I was relieved to find, thanks to the New York Times, that I am not alone. According to the research, the demise of the phone as we know it is cultural, not personal. The article informs us that many people believe "assiduous commenting on a friend's Facebook updates and periodically emailing promises to 'catch up by phone soon' substitute for actual conversation." And when the phone is, in fact, used as previously directed, aside from family members, a call is made to let someone know something awful or unusual has happened.

And that's why I made a pledge to find an old use for my new phone, to start making and receiving calls. All of these forms of contact, substitutes, left me feeling surprisingly disconnected.

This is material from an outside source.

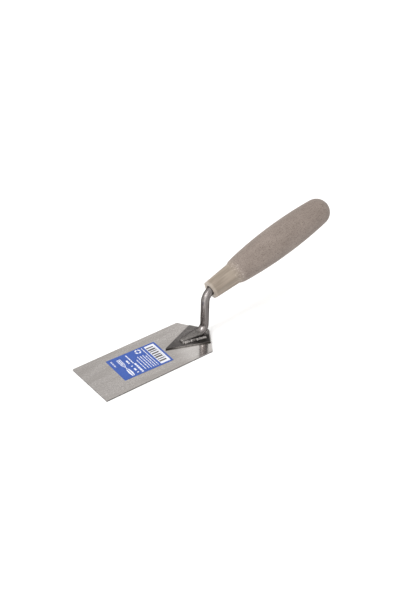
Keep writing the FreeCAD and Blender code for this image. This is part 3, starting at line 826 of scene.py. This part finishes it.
def draw_white(work):
    """White print: a panel, rows of dashes, bold blocks and a ring in four parts."""
    low, high = FILM, FILM + INK
    bar(work, 17.85, 0, 9.7, 26.8, low, high)
    # Rows of dashes: where along the label, from and to across it, how thick, dash lengths.
    for x, start, stop, thick, lengths in (
        (-21.7, 12.4, 3.6, 0.45, [2.4, 1.6, 3.0]),
        (-20.9, 12.4, 4.4, 0.35, [1.9, 2.8]),
        (-1.6, 2.4, -12.5, 0.75, [2.6, 1.5, 3.4, 2.0]),
        (1.2, 5.6, -12.5, 0.75, [1.8, 3.1, 2.2]),
        (3.6, 4.8, -13.0, 0.75, [3.2, 1.2, 2.4, 2.8]),
        (6.0, 4.8, -13.0, 0.75, [2.1, 2.9, 1.4]),
        (8.1, 2.9, -13.0, 0.75, [2.7, 1.7, 3.3]),
        (10.4, 13.5, -13.0, 0.75, [2.2, 3.0, 1.6, 2.5]),
        (-6.2, 12.6, 0.4, 1.1, [2.2, 1.4, 3.0]),
        (-5.4, -0.5, -13.6, 1.8, [2.7, 1.9, 2.3]),
    ):
        dashes(work, x, start, stop, thick, lengths, 0.5, low, high)
    for y, long_y in ((4.9, 3.0), (2.2, 1.2), (-2.4, 1.0), (-7.4, 3.0), (-11.6, 1.2)):
        bar(work, -9.4, y, 1.6, long_y, low, high)
    count = 32
    for i in range(count):
        if i % 8 > 5:
            continue
        a, b = (2 * math.pi * k / count for k in (i, i + 1))
        inner, outer = 1.6, 2.9
        wedge = [(r * math.cos(t), r * math.sin(t)) for r, t in
                 ((inner, a), (outer, a), (outer, b), (inner, b))]
        prism(work, [(5.5 + x, 11.2 + y) for x, y in wedge], low, high)


def draw_sign(work):
    """A plain trowel sign: an outlined blade, a neck and a filled grip."""
    low, high = FILM, FILM + INK
    x, wide = -14.8, 1.8
    for side in (-1, 1):
        bar(work, x + side * (wide - 0.3), 6.9, 0.6, 8.2, low, high)
        tip = [(0, -1.2), (wide, 2.8), (wide - 0.6, 2.8), (0, 0.2)]
        prism(work, [(x + side * a, b) for a, b in tip][:: -side], low, high)
        grip = [(0.35, -3.4), (1.3, -3.9), (1.9, -9.0), (1.2, -13.2), (0.35, -13.6)]
        prism(work, [(x + side * a, b) for a, b in grip][:: side], low, high)
    bar(work, x, 10.7, 2 * wide - 1.2, 0.6, low, high)
    bar(work, x, -2.3, 0.8, 2.0, low, high)
    dashes(work, x, 9.6, 2.6, 1.4, [1.6, 0.9, 2.1], 0.6, low, high)


def draw_dark(work):
    """Dark bars on the white panel, of widths that encode nothing."""
    low, high = FILM + INK, FILM + 2 * INK
    y = 11.0
    for i in range(8):
        wide = (1.5, 2.1, 1.3, 1.8)[i % 4]
        bar(work, 17.0, y - wide / 2, 7.0, wide, low, high)
        y -= wide + (1.3, 0.9, 1.4)[i % 3]
    dashes(work, 21.3, 9.0, -9.4, 0.6, [0.5], 0.9, low, high)


def make_label():
    half_l, half_w = LABEL_LONG / 2, LABEL_WIDE / 2
    signs = ((-1, -1), (1, -1), (1, 1), (-1, 1))
    corners = [(x * half_l, y * half_w, 0.4 * MM) for x, y in signs]
    film = slab("label_film", outline(corners), 0, FILM, 0.02 * MM)
    add_piece("label_film", on_label(film), [LABEL_BLUE], "label", 15)
    ink_piece("label_print_white", INK_WHITE, draw_white)
    ink_piece("label_sign", INK_WHITE, draw_sign)
    ink_piece("label_print_dark", INK_DARK, draw_dark)


make_blade()
make_foot()
make_shank()
make_weld()
make_handle()
make_glue_ring()
make_label()

# These two can't be seen, and keep the CAD's own meshes.
for node, material in (("tang_adhesive", ADHESIVE), ("spot_welds", WELD_STEEL)):
    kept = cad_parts[node]
    kept.data.materials.clear()
    kept.data.materials.append(material)


# ---------------------------------------------------------------- floor, light and camera


def make_floor():
    p = Paint("floor_paper", 0.0, 0.9)
    mottle = p.noise(p.stretched((1, 1, 1)), 6, 3)
    p.set("Base Color", p.mix(p.between(mottle, 0.3, 0.7), (0.9, 0.9, 0.9), (0.93, 0.93, 0.93)))
    size, rise, drop = 6.0, 3.0, 0.02 * MM
    profile = [(-size, 0), (size / 2, 0)]
    profile += [
        (size / 2 + rise * math.sin(a), rise * (1 - math.cos(a)))
        for a in np.linspace(0.1, math.pi / 2, 12)
    ]
    points = [(x, y, z - drop) for y in (-size, size) for x, z in profile]
    n = len(profile)
    faces = [(i, i + 1, n + i + 1, n + i) for i in range(n - 1)]
    mesh = mesh_from("floor", points, faces)
    mesh.materials.append(p.material)
    floor = bpy.data.objects.new("floor", mesh)
    floor.matrix_world = Matrix.Rotation(math.radians(50), 4, "Z")
    bpy.context.scene.collection.objects.link(floor)


def area_light(name, spot, aim, size, power):
    lamp = bpy.data.lights.new(name, "AREA")
    lamp.shape = "RECTANGLE"
    lamp.size, lamp.size_y = size
    lamp.energy = power
    made = bpy.data.objects.new(name, lamp)
    made.matrix_world = (
        Matrix.Translation(spot)
        @ (Vector(aim) - Vector(spot)).to_track_quat("-Z", "Y").to_matrix().to_4x4()
    )
    bpy.context.scene.collection.objects.link(made)


def make_world():
    world = bpy.data.worlds.new("studio")
    world.use_nodes = True
    bpy.context.scene.world = world
    tree = world.node_tree
    background = tree.nodes["Background"]
    background.inputs["Color"].default_value = (1.0, 0.995, 0.985, 1)
    # The tent is brightest ahead of the toe, and has a patch low behind the trowel.
    toward = tree.nodes.new("ShaderNodeTexCoord").outputs["Generated"]

    def glow(direction, start, stop, low, high):
        angle = tree.nodes.new("ShaderNodeVectorMath")
        angle.operation = "DOT_PRODUCT"
        angle.inputs[1].default_value = direction
        tree.links.new(toward, angle.inputs[0])
        level = tree.nodes.new("ShaderNodeMapRange")
        level.interpolation_type = "SMOOTHSTEP"
        for index, value in ((1, start), (2, stop), (3, low), (4, high)):
            level.inputs[index].default_value = value
        tree.links.new(angle.outputs["Value"], level.inputs[0])
        return level.outputs[0]

    total = tree.nodes.new("ShaderNodeMath")
    tree.links.new(glow((-0.74, -0.07, 0.67), -0.1, 1.0, 0.83, 1.65), total.inputs[0])
    tree.links.new(glow((0.603, 0.583, 0.545), 0.962, 0.995, 0.0, 0.25), total.inputs[1])
    tree.links.new(total.outputs[0], background.inputs["Strength"])


def make_camera():
    """Three-quarter view from beyond the toe, on the -Y side, a metre from its aim."""
    azimuth, elevation, roll = (math.radians(a) for a in (-129.26, 35.64, 1.6))
    aim = Vector((0.0422, -0.0126, 0.0491))
    back = Vector(
        (
            math.cos(elevation) * math.cos(azimuth),
            math.cos(elevation) * math.sin(azimuth),
            math.sin(elevation),
        )
    )
    right = Vector((0, 0, 1)).cross(back).normalized()
    up = back.cross(right)
    turned = right * math.cos(roll) + up * math.sin(roll)
    up = up * math.cos(roll) - right * math.sin(roll)
    spot = aim + back
    data = bpy.data.cameras.new("camera")
    data.lens = 71.2
    data.sensor_width = 36.0
    data.clip_start = 0.01
    camera = bpy.data.objects.new("camera", data)
    camera.matrix_world = Matrix(
        (
            (turned.x, up.x, back.x, spot.x),
            (turned.y, up.y, back.y, spot.y),
            (turned.z, up.z, back.z, spot.z),
            (0, 0, 0, 1),
        )
    )
    bpy.context.scene.collection.objects.link(camera)
    bpy.context.scene.camera = camera


make_floor()
make_world()
area_light("key", (-0.93, -0.08, 0.62), (0.05, 0, 0.03), (0.12, 0.8), 5)
make_camera()
bpy.context.scene.view_settings.view_transform = "Standard"
bpy.context.scene.view_settings.look = "None"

Thus, a few shifts I made to change my behavior:

• Facebook exists to help me connect, not to connect for me

• Decrease Facebook time and increase face time

• Email is still mail, it's not a direct connection with someone else

• Unlimited texting does not mean I should send that many to one person

• Voicemails are the voices of people trying to connect with me now, not to listen to later

Coincidentally, my friend Sarah is calling me right now. I considered sending it to voicemail and then remembered the pain I felt after Sunday's match with my sister, so I hit connect.